New computing models were explored in work from University of Michigan on parallelizing automata processors, and from EPFL and University of Edinburgh on “The Mondrian Data Engine,” a hardware-software co-design of data analytics operators for near-memory processing.

This year we were also treated to a panel that pondered whether “the death of Moore’s Law will make Computer Architecture livelier than ever.” The discussion was moderated by Prof. Margaret Martonosi and included a reference to the Monty Python “Dead Parrot” skit, which I found quite topical. The main points made by the panelists were that things will change and that change will be good for the field. However, we need to make some substantial efforts and investments. Hsien-Hsin Sean Lee from TSMC envisions the Architect 2.0 that is no longer one piece of a rigid stack, but the epicenter of an application-driven computing model. Babak Falsafi welcomes the new heterogeneous world and argued that integration, specialization and approximation will be key. He urged a focus on systems and solutions, not just the CPU. He acknowledged a need for new tools and methodologies. And speaking of new tools, Mark Hill made a compelling case for open source hardware. He argued that it would drive lower-cost and more rapid innovation in both academia and industry, much like open source software has served as a foundation for both research and the startup ecosystem. The panelists’ presentations generated a lot of discussion and audience questions but remarkably little disagreement. It seems that our field has finally reached consensus!…
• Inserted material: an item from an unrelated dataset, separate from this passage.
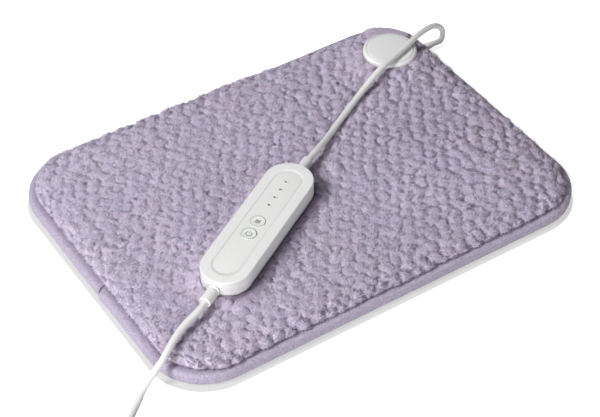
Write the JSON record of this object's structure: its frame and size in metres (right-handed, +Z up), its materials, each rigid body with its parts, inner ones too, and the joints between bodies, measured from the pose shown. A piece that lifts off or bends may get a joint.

To sum up, I found our community to be optimistic about its future end energized by the new challenges it faces. The diversity of topics covered by the conference is greater that it has ever been. It looks like the disruption to traditional performance scaling has freed us to think more broadly about our role in the bigger computing picture and pushed us to attack bolder research problems. I felt more excitement than ever about what comes next.

I am already looking forward to next year’s ISCA in Los Angeles!

Radu Teodorescu is an Associate Professor in the Department of Computer Science and Engineering at Ohio State University.